The Outcome: “Tristan was on a campus tour of black colleges last month when he called me. He said, ‘Miss Pat, are you sitting down?’ So I sat down and said, ‘What is it, Tristan?’ And he said, ‘I’m into Morehouse.’ It was the most wonderful thing.
“It’s been quite wonderful for my husband and me to help another young person go to college. Our whole family loves having Tristan around; he’s so warm and generous. Tristan is the son David and I never had.”
Tristan Love: “I look at Miss Pat as my mentor, my mother. I call her ‘Momma Pat,'” Tristan says. “She is going to nag you and nag you and nag you until you get things done. She has helped me reach my highest potential; that’s what makes her so powerful.” He credits her, Booker T. Washington staffer Sharron Gardner-Solomon, and Communities in Schools staffers Albertha Herrion and James Moore, with enabling him to turn his life around.
Washington High Principal Mark Bedell: Mr.
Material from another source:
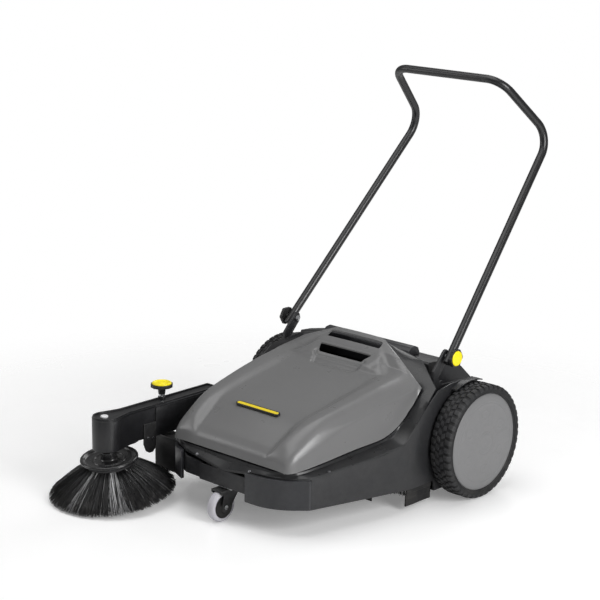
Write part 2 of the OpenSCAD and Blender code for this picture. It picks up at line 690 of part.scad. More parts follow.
// ---------- caster ----------
// side view of a fork cheek: y, z
fork_profile = [[-606, 84], [-544, 84], [-546, 76], [-578, 34], [-586, 28], [-598, 28],
  [-603, 34], [-603, 44], [-598, 70], [-606, 76]];
module caster_plate() color([0.2, 0.2, 0.21]) difference() {
  translate([0, caster_y, 0]) {
    translate([-32, -20, 86.5]) cube([64, 44, 3.4]);
    // swivel pin and its head
    translate([0, 0, 77.6]) cylinder(r = caster_pin_r, h = 24.4);
    translate([0, 0, 77.6]) cylinder(r = 9.5, h = 2.2);
  }
  at_plate_screws() translate([0, 0, 80]) cylinder(r = 3, h = 20);
}
module caster_fork() color([0.07, 0.07, 0.07]) difference() {
  union() {
    translate([-19, -606, 80]) cube([38, 62, 4]);
    for (x = [-19, 15]) along_x(x) linear_extrude(4) polygon(fork_profile);
    translate([0, caster_y, 80]) cylinder(r = 15, h = 6);
  }
  translate([0, caster_y, 60]) cylinder(r = caster_pin_r + slip, h = 40);
  along_x(-30, caster_axis) cylinder(r = caster_axle_r + fit, h = 60);
}
module caster_axle() color("silver") along_x(-21.5, caster_axis) {
  cylinder(r = caster_axle_r, h = 43);
  for (z = [0, 40.7]) translate([0, 0, z]) cylinder(r = 6.5, h = 2.3, $fn = 6);
}
module caster_hub() color(knob_black) along_x(-14, caster_axis) bored(caster_axle_r + slip, 28) {
  translate([0, 0, 14 - caster_w / 2]) cylinder(r = caster_rim_r - slip, h = caster_w);
  cylinder(r = 10, h = 28);
}
module caster_tyre() color([0.8, 0.8, 0.82]) along_x(0, caster_axis) rotate_extrude($fn = 96) {
  half = caster_w / 2;
  polygon([[caster_rim_r, -half], [37, -half], [caster_d / 2, -half + 5],
    [caster_d / 2, half - 5], [37, half], [caster_rim_r, half]]);
}

lower_housing();
hood_frame();
hood();
hood_badge();
left_corner_guard();
right_corner_guard();
housing_screws();
side_seals();
front_flap();
stub_axles();
axle_rings();
roller_bearings();
handle_bolts();
arm_pivot_pin();
arm_support();
drive_belt();
caster_plate();
waste_container();
container_grip();
container_lip();
push_handle();
left_star_knob();
left_knob_cap();
right_star_knob();
right_knob_cap();
left_tyre();
left_rim();
left_wheel_cover();
left_drive_gear();
left_bushes();
right_tyre();
right_rim();
right_wheel_cover();
right_drive_gear();
right_bushes();
roller_shaft();
roller_core();
roller_bristles();
left_pinion();
drive_pulley();
right_pinion();
brush_arm();
brush_arm_cover();
arm_cap();
arm_stop_plate();
stop_plate_screws();
spindle_bushes();
brush_spindle();
brush_pulley();
brush_hub();
brush_bristles();
height_screw();
height_knob();
height_knob_cap();
caster_fork();
caster_axle();
caster_hub();
caster_tyre();
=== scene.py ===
"""A push sweeper: grey hood on a black housing, two large wheels, a roller brush and one side brush.

Row frame, in millimetres: +X is the machine's left, -Y its front, +Z up, with the floor at Z = 0.
The wheel axle lies along X at Y = 0. The side brush is at the front right and the push handle
rises towards the rear. Meshes are scaled to metres as they are made; shaders, lights and the
camera use metres.
"""
import bpy, bmesh, json, math
from contextlib import contextmanager
import numpy as np
from mathutils import Vector, Matrix

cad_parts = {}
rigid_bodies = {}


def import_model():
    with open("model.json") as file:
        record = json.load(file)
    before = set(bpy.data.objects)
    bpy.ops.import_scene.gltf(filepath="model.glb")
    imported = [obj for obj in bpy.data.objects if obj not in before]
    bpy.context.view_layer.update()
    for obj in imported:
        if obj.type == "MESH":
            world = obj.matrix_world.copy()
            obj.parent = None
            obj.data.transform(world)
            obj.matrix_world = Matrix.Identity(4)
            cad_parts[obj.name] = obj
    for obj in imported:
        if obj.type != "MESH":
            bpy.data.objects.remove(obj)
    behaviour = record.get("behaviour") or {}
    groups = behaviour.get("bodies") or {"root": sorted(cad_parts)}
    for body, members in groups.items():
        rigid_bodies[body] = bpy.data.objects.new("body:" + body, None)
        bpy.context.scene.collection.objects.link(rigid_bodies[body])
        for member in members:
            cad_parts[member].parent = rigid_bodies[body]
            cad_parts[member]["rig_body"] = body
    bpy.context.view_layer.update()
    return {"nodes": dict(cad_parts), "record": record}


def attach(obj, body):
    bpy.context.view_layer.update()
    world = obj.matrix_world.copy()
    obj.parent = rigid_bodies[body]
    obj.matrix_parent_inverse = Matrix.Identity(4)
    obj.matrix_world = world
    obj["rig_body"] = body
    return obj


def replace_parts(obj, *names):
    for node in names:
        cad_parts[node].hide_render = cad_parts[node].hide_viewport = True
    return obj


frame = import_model()
NODES = frame["nodes"]
SLOT = {part["node"]: part["material_slot"] for part in frame["record"]["subparts"]}
MM = 0.001
rng = np.random.default_rng(11)
scene = bpy.context.scene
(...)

Bedell says turnarounds like Tristan’s “wouldn’t be possible without the help of Pat,” Communities in Schools and other youth-support programs. He says he hopes Tristan’s example “will have a positive impact, that some of our younger students will be able to pick up the torch and move on and continue to do the kind of things Tristan is doing.”
Tristan’s father Billy Love, 69, retired: “They say it takes a village to raise a child. Well,” he says of Ms. Rosenberg, Communities in Schools and the high-school staff, “that’s my village.”